After I had my first surgery I honestly did not think I would have to deal with endometriosis again, or at least so quickly after having Vander. I was only focusing on being a new mom. In my research I had read that sometimes pregnancy can slow endometriosis and in some cases diminish reoccurring symptoms. So I was hopeful and told myself this would be me. I put my hope in God that I wouldn’t have to go through another surgery like I had.
Well it was less than a year after having Vander that I noticed symptoms start to creep up again....and I was even on birth control (which typically slows the growth). But I ignored them. I didn’t want to accept what was happening. You ever find yourself in a similar situation? Where you focus so much on this one particular thing but never look past it? And then once that one particular thing has passed, you’re caught off guard with what follows?
Well that was me. I simply didn’t want to even consider that the endometriosis was growing back. I didn’t want to deal with. It was, once again, an area my body was failing me. So this was the true start of my emotional and spiritual shutdown. I didn’t understand how or why God would give me a beautiful and healthy child and then slap me with the endometriosis so quickly afterwards. And I know this sounds pitiful but it was my mindset during that time.

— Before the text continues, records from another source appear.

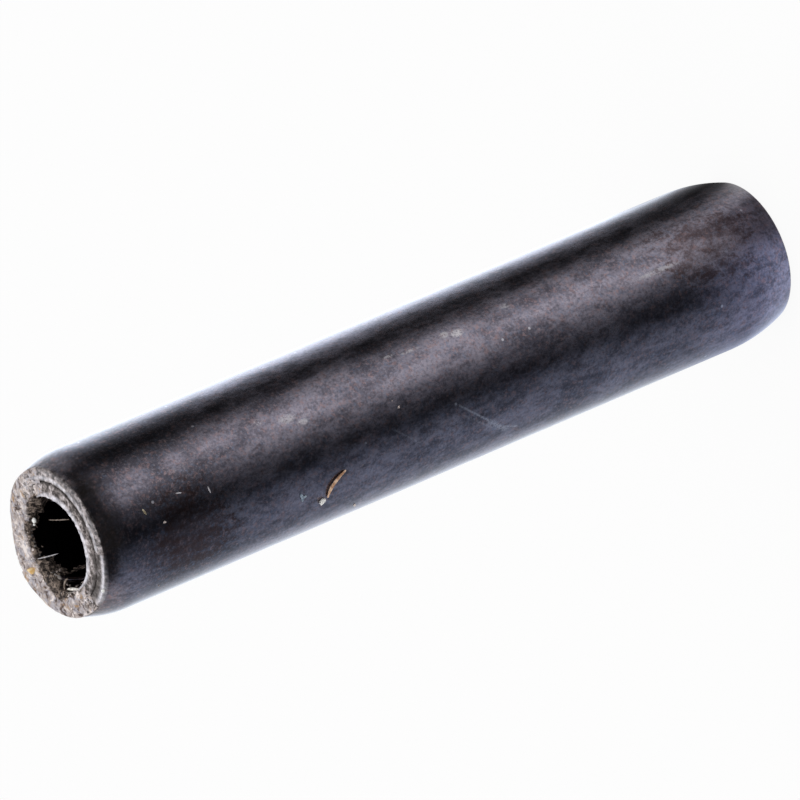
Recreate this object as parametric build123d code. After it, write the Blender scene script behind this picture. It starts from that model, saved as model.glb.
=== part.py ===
from build123d import *
import math
import os

# Coiled spring pin: one strip of spring steel, rolled round on itself a little
# over two turns, with both ends swaged in so that it starts in its hole.
# The pin stands on its end. +Z is its axis, and the origin is the middle of
# the lower end face. Angles are degrees about +Z, counted from +X.

# Driving dimensions, in mm
pin_diameter = 6.32        # across the free pin, before it is driven
pin_length = 32.0
strip_thickness = 0.46
coil_clearance = 0.04      # free air between one turn and the next
turns = 2.2
swage_length = 1.5         # how far each swaged end reaches along the pin
swage_drop = 0.35          # how far it draws the strip in, on the radius
outer_edge_radius = 0.15   # worn edge between the end face and the outside
inner_edge_radius = 0.06   # broken edge between the end face and the inside
seam_angle = 82.0          # where the strip's outer edge lies
step_angle = 75.0          # arc over which a turn drops under that edge
step_softness = 1.3        # over the 1 at which the end of the drop would be flat

pin_radius = pin_diameter / 2
pitch = strip_thickness + coil_clearance
end_z = pin_length - swage_length


def strip_profile(radius):
    """Section of the strip, in the XZ plane, with its outer face at this radius."""
    outer_low = (radius - swage_drop, 0)
    outer_high = (radius - swage_drop, pin_length)
    inner_low = (radius - swage_drop - strip_thickness, 0)
    inner_high = (radius - swage_drop - strip_thickness, pin_length)
    inside = radius - strip_thickness
    outline = [
        TangentArc((radius, swage_length), outer_low, tangent=(0, -1)),
        Line((radius, swage_length), (radius, end_z)),
        TangentArc((radius, end_z), outer_high, tangent=(0, 1)),
        Line(outer_high, inner_high),
        TangentArc((inside, end_z), inner_high, tangent=(0, 1)),
        Line((inside, end_z), (inside, swage_length)),
        TangentArc((inside, swage_length), inner_low, tangent=(0, -1)),
        Line(inner_low, outer_low),
    ]
    section = make_face(outline)
    for edge_point, edge_radius in [(outer_low, outer_edge_radius), (outer_high, outer_edge_radius),
                                    (inner_low, inner_edge_radius), (inner_high, inner_edge_radius)]:
        corner = section.vertices().sort_by_distance(edge_point)[0]
        section = fillet(corner, edge_radius)
    return Plane.XZ * section


def curl(radius, centre, start, sweep):
    """Strip curled at this radius about a centre, from a start angle through a sweep."""
    bend = revolve(strip_profile(radius), Axis.Z, sweep)
    return Pos(*centre, 0) * Rot(0, 0, start) * bend


def on_ray(distance, angle):
    """Point at a distance from the pin's axis along the ray at this angle."""
    return (distance * math.cos(math.radians(angle)), distance * math.sin(math.radians(angle)))


# Where a turn ends, two tangent arcs take it inwards by one pitch: a tight one
# whose centre lies on the ray where the step starts, then a slack one whose
# centre lies beyond the axis on the ray of the seam.
step_start = seam_angle - step_angle
fall = 1 - math.cos(math.radians(step_angle))
tight_offset = step_softness * pitch / fall
slack_offset = pitch * (2 * tight_offset - pitch) / (2 * (tight_offset * fall - pitch))
tight_centre = on_ray(tight_offset, step_start)
slack_centre = on_ray(-slack_offset, seam_angle)
meeting_angle = math.degrees(math.atan2(tight_centre[1] - slack_centre[1],
                                        tight_centre[0] - slack_centre[0]))


def whole_turn(radius):
    """One turn that starts at the seam with this radius and ends one pitch further in."""
    tight_radius = radius - tight_offset
    slack_radius = radius - pitch + slack_offset
    round_part = curl(radius, (0, 0), seam_angle, 360 - step_angle)
    tight_part = curl(tight_radius, tight_centre, step_start, meeting_angle - step_start)
    slack_part = curl(slack_radius, slack_centre, meeting_angle, seam_angle - meeting_angle)
    return [round_part, tight_part, slack_part]


whole_turns = int(turns)
pieces = []
for turn in range(whole_turns):
    pieces += whole_turn(pin_radius - turn * pitch)
last_radius = pin_radius - whole_turns * pitch
pieces.append(curl(last_radius, (0, 0), seam_angle, (turns - whole_turns) * 360))

coiled_pin = pieces[0]
for piece in pieces[1:]:
    coiled_pin = coiled_pin + piece

os.makedirs("parts", exist_ok=True)
export_step(coiled_pin, "parts/coiled_pin.step")
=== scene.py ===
"""Coiled spring pin: the rolled strip, the dirt that clings to it, and a small studio.

The strip is one surface, worked out as a section carried round a coil. It stands
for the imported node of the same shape. The dirt is separate pieces that sit on it.
All sizes are in millimetres until a mesh is made, where MM turns them into metres.
"""

import logging
import math
from dataclasses import astuple, dataclass
from enum import Enum
from typing import Sequence

import bpy
import numpy as np
from mathutils import Matrix, Vector

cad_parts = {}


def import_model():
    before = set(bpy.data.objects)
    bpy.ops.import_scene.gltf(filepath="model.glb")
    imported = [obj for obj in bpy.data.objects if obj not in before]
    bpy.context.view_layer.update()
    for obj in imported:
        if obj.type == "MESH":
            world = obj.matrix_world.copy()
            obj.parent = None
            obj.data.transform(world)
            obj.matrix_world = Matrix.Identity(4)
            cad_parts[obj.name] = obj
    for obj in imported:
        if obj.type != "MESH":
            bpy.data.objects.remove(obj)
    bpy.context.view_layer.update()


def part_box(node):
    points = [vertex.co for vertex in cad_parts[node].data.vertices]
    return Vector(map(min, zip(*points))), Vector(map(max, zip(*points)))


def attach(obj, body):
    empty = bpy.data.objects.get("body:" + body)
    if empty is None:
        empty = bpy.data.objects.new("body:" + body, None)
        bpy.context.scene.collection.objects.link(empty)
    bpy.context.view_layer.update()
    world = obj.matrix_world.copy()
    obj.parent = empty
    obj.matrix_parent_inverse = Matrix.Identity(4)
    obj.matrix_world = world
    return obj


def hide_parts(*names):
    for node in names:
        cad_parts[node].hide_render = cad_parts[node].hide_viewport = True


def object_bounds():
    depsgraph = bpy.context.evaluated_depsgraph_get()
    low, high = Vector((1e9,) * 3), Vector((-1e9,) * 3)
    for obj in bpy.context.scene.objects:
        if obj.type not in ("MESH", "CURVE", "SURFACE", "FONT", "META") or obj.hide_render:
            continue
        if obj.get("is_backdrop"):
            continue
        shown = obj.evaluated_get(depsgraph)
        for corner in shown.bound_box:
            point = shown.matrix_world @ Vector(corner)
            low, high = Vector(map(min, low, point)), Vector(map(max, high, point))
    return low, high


MM = 0.001
CAD_NODE = "coiled_pin"
BODY = "root"
UV_LAYER = "wrap"
SHADE = "shade"

log = logging.getLogger("coiled_pin")


class Mask(Enum):
    """The masks that the strip's mesh carries for its finish."""

    # Bright steel on the upper end's edges: partly worn edges, partly painted highlight.
    WORN = "worn"
    # Dark dirt on the cut face, and painted shade on the outer face's shoulder just below the upper
    # end.
    SOOT = "soot_and_shade"
    GRIME = "grime"
    CUT_END = "cut_end"
    INSIDE = "inside"


# ---------------------------------------------------------------- helpers


def smooth_step(value: np.ndarray, low: float, high: float) -> np.ndarray:
    """Eases from 0 at low to 1 at high along 3x^2 - 2x^3. Low may lie above high."""
    share = np.clip((value - low) / (high - low), 0.0, 1.0)
    return share * share * (3.0 - 2.0 * share)


def bump(value: np.ndarray, centre: float, half_width: float) -> np.ndarray:
    """Smooth hump: 1 at the centre and 0 from half_width away, along (1 - x^2)^2."""
    away = np.clip(np.abs(value - centre) / half_width, 0.0, 1.0)
    return (1.0 - away * away) ** 2


def span(value: np.ndarray, start: float, full: float, fade: float, end: float) -> np.ndarray:
    """Rises from 0 to 1 between the first two places, and falls back between the last two."""
    return smooth_step(value, start, full) * smooth_step(value, end, fade)


def unit(vectors: np.ndarray) -> np.ndarray:
    """Vectors scaled to length 1 along their last axis."""
    return vectors / np.linalg.norm(vectors, axis=-1, keepdims=True)


def polar(angle: np.ndarray, radius: np.ndarray, height: np.ndarray) -> np.ndarray:
    """Points from degrees about +Z, distances from the axis, and heights."""
    turn = np.radians(angle)
    return np.stack([radius * np.cos(turn), radius * np.sin(turn), height], axis=-1)


def shares(count: int) -> np.ndarray:
    """Even steps from 0 to 1, as a column."""
    return np.linspace(0.0, 1.0, count)[:, None]


def corner(count: int) -> tuple[np.ndarray, np.ndarray, np.ndarray]:
    """Angles over a quarter of a circle, and 1 less their cosines and sines, as columns."""
    quarter = np.linspace(0.0, np.pi / 2, count)[:, None]
    return quarter, 1 - np.cos(quarter), 1 - np.sin(quarter)


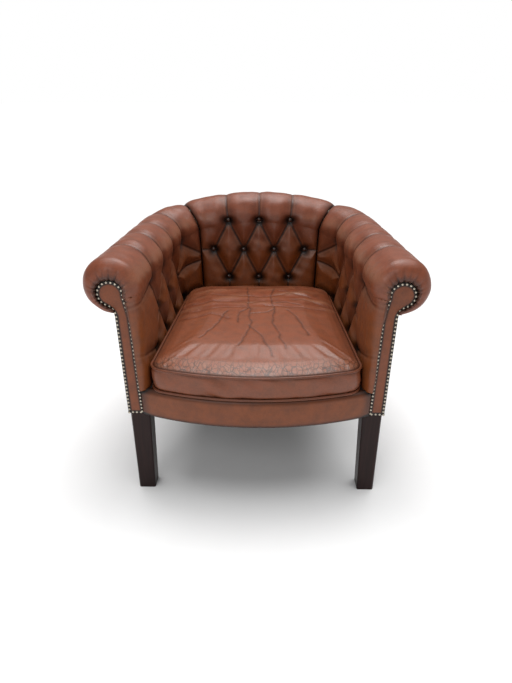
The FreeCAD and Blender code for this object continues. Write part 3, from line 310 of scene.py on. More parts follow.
def grid_normals(grid):
    along = np.gradient(grid, axis=0)
    across = np.gradient(grid, axis=1)
    normals = np.cross(along, across)
    return normals / np.maximum(np.linalg.norm(normals, axis=-1, keepdims=True), 1e-12)


def linked(name, data):
    """A new object of the scene that holds the data."""
    made = bpy.data.objects.new(name, data)
    bpy.context.scene.collection.objects.link(made)
    return made


def keep_values(mesh, key, values):
    """Keeps a value by point on the mesh, for its finish to read."""
    layer = mesh.attributes.new(key, "FLOAT", "POINT")
    layer.data.foreach_set("value", np.asarray(values, np.float32).ravel())


def make_object(name, points, faces, attributes=None):
    """A smooth mesh object from points, faces and values by point."""
    mesh = bpy.data.meshes.new(name)
    mesh.from_pydata([tuple(point) for point in points], [], [tuple(face) for face in faces])
    mesh.shade_smooth()
    for key, values in (attributes or {}).items():
        keep_values(mesh, key, values)
    mesh.validate()
    return linked(name, mesh)


def grid_faces(rows, columns, wrap=False, offset=0, flip=False):
    """Quads of a grid of points, counted row by row."""
    last = columns if wrap else columns - 1
    first = np.arange(rows - 1)[:, None] * columns + np.arange(last)[None, :]
    second = np.arange(rows - 1)[:, None] * columns + (np.arange(last)[None, :] + 1) % columns
    quads = np.stack((first, second, second + columns, first + columns), -1).reshape(-1, 4) + offset
    return quads[:, ::-1] if flip else quads


def shell(name, grid, normals, thickness, attributes):
    """A closed skin: the grid, the same grid moved in under it, and a rim between."""
    rows, columns = grid.shape[:2]
    inner = grid - normals * thickness
    points = np.concatenate((grid.reshape(-1, 3), inner.reshape(-1, 3)))
    index = np.arange(rows * columns).reshape(rows, columns)
    rim = np.concatenate((index[0, :-1], index[:-1, -1], index[-1, :0:-1], index[:0:-1, 0]))
    following = np.roll(rim, -1)
    count = rows * columns
    faces = [grid_faces(rows, columns, flip=True), grid_faces(rows, columns, offset=count),
             np.stack((rim, following, following + count, rim + count), -1)]
    doubled = {key: np.concatenate((values.ravel(), values.ravel())) for key, values in attributes.items()}
    return make_object(name, points, np.concatenate(faces), doubled)


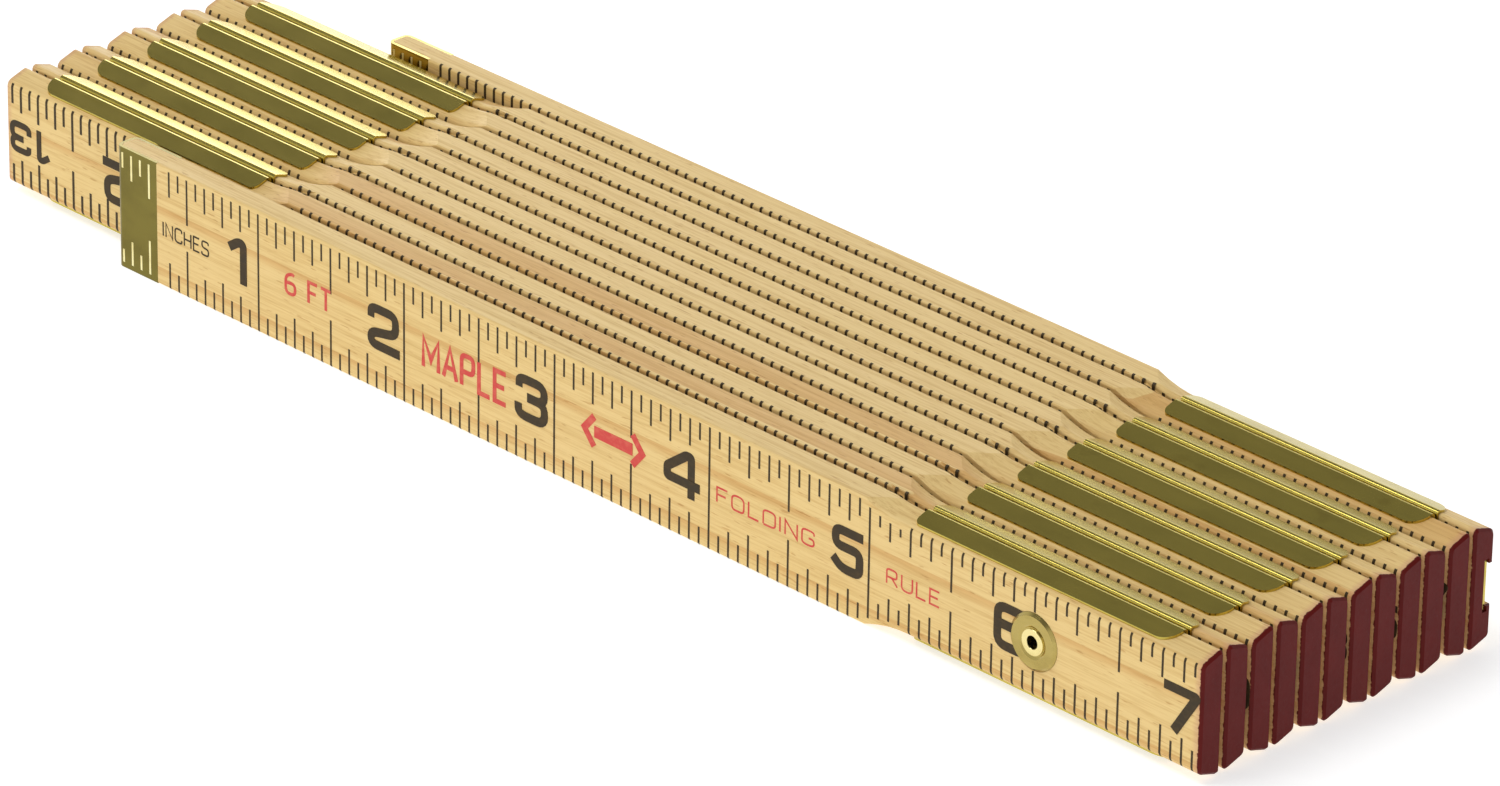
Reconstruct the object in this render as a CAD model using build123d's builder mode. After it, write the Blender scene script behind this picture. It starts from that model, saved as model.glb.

The little moat I built around myself started to deepen and widen. I literally started to block everyone out of my emotional life….my husband at the time, my family and even God. I started to push the closest ones around me away. I put my “big girl” pants on, implemented my “I’m fine, it’s all good” response and developed my “push through anything” mentality. All my energy was spent on trying to be the best mom to my newborn son. I didn’t have time to slow down and take care of my body. I didn’t have time to accept what was happening, who I was pushing away or allow myself to feel any emotion other than pure joy and happiness for being able to have my son. I was so thankful to God that I was able to carry my own child but at the same time so angry for having to battle the endometriosis again.
My symptoms had finally gotten to the point that I couldn’t function on a daily basis. The painful periods and the horrendous cramping of my bowels returned. I knew my pain was prohibiting me from being the mom that I knew my son deserved and the woman I wanted to be. So I made the decision to have another surgery.
Just about 2 years from my first surgery I went in for my second. We hadn’t discussed a second child at this point; I wasn’t even going to let my mind go there. I just knew the time had come that I needed it to function. So September of 2014 I had my second surgery for endometriosis. Once again it was all over inside my body...my intestines, my bladder and my tubes were almost completely blocked again. My doctor advised me I had a very aggressive case due to how much and how quickly it grew back.
After that I fell hard into the “why me” mentality and questioned God. I was angry at him and blamed him for what I was experiencing. I had convinced myself that no one, not even God, would understand what I was going through so why bother sharing it with anyone. I started to feel so alone even though I was surrounded by the most loving family and friends. Its when I mastered the fake "perfect life" exterior.